Energy requirements of a thermally processed ISRU radiation shield for a lunar habitat

Spedding, Christopher P.; Nuttall, William J. and Lim, Sungwoo (2020). Energy requirements of a thermally processed ISRU radiation shield for a lunar habitat. Advances in Space Research (Early Access).



The purpose of this study was to establish, on a first principles basis, the order of magnitude of energy requirements for a thermally processed, lunar regolith radiation shield constructed using an in-situ resource utilisation (ISRU) approach. This was done by developing a reference scenario habitat and using thermodynamic relationships and specific heat capacity expressions to determine the energy required to bring such a regolith volume up to sintering temperatures (c. 1375 K). Once the energy requirements were developed some power system architectures were outlined conceptually and a nuclear power plant of c. 400 kW was suggested as a means to supply the necessary energy. This is well beyond current space nuclear applications. The study concludes that it is likely that the most efficient near-term solution is chemical processing of regolith, from an energy requirements perspective.

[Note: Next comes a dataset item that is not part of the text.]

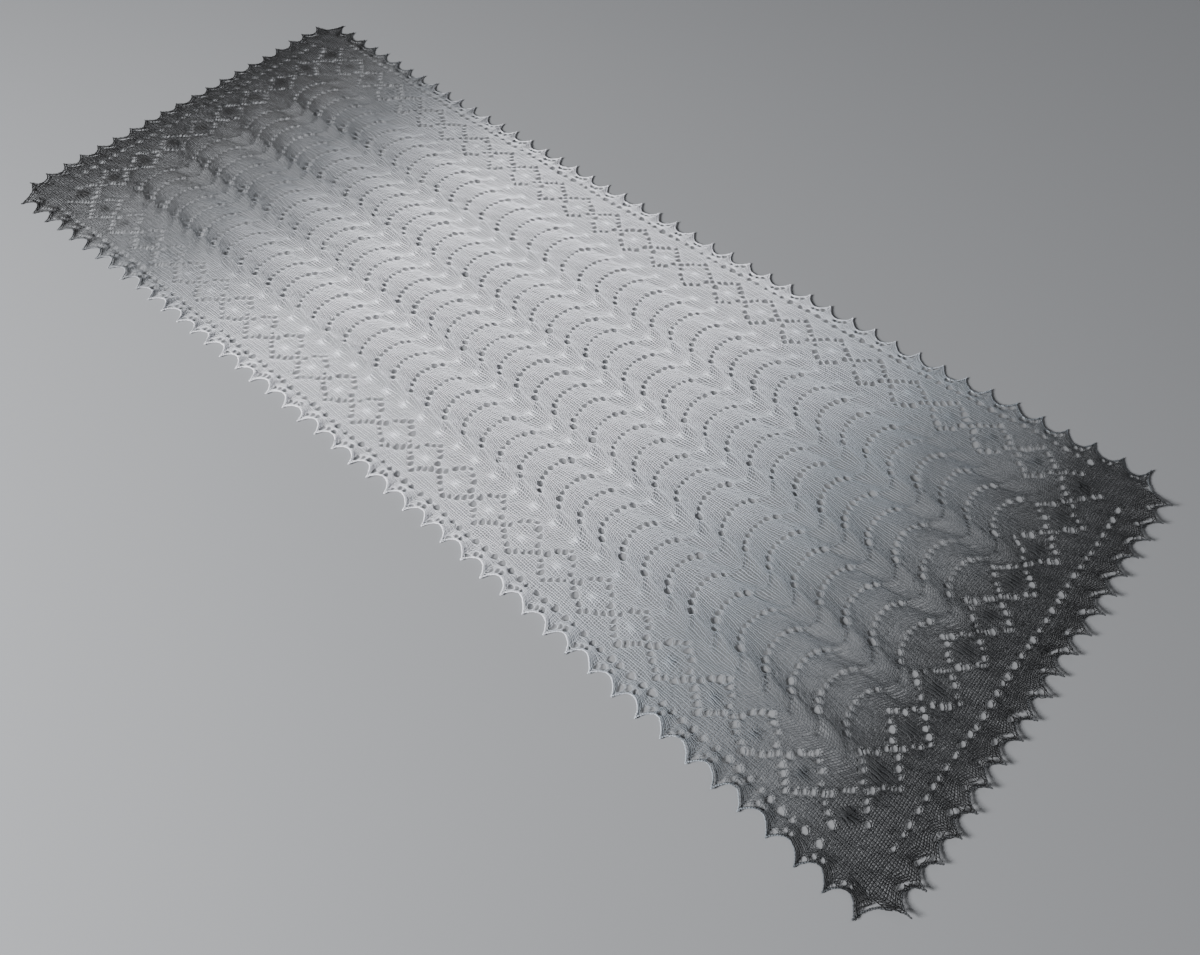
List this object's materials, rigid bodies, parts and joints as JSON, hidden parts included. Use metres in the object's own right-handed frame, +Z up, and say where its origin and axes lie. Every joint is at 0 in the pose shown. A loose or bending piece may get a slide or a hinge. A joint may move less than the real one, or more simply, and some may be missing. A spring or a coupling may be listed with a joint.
{
  "type": "knitted lace shawl laid flat",
  "caption": "Long rectangular knitted lace shawl, laid flat, with a fan lace centre, a border of open diamonds and a pointed scalloped edging.",
  "frame": {"origin": "on the surface that the shawl lies on, under the middle of its box", "axes": "+Z up out of the surface, +Y along the shawl towards the end that is farther away in the picture, +X across it to the right"},
  "size_m": [0.634, 1.5692, 0.0069],
  "materials": {
    "gradient_yarn": "fine wool yarn, matt with a slight halo, shading from charcoal at both short ends through grey to silver white in the middle"
  },
  "bodies": {
    "root": {"centre_panel": "gradient_yarn", "border_left": "gradient_yarn", "border_right": "gradient_yarn", "border_near": "gradient_yarn", "border_far": "gradient_yarn", "edging_left": "gradient_yarn", "edging_right": "gradient_yarn", "edging_near": "gradient_yarn", "edging_far": "gradient_yarn"}
  },
  "joints": []
}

The technology is also more mature and likely to be delivered on near term projects as it does not require such scaled-up power system architectures. Alternatively, bringing storm shelters up with the habitat to provide a means of weathering major solar events, and adding additional radiation protection to habitat quarters, possibly through a water blanket or similar mechanism, could provide a non-ISRU solution with current technology. However, in the longer term, the development of MW-scale reactors or other power system architectures may permit a very large volume of material to be processed thermally for both construction material and volatile extraction, making a large, permanent human presence on the Moon more easily realisable.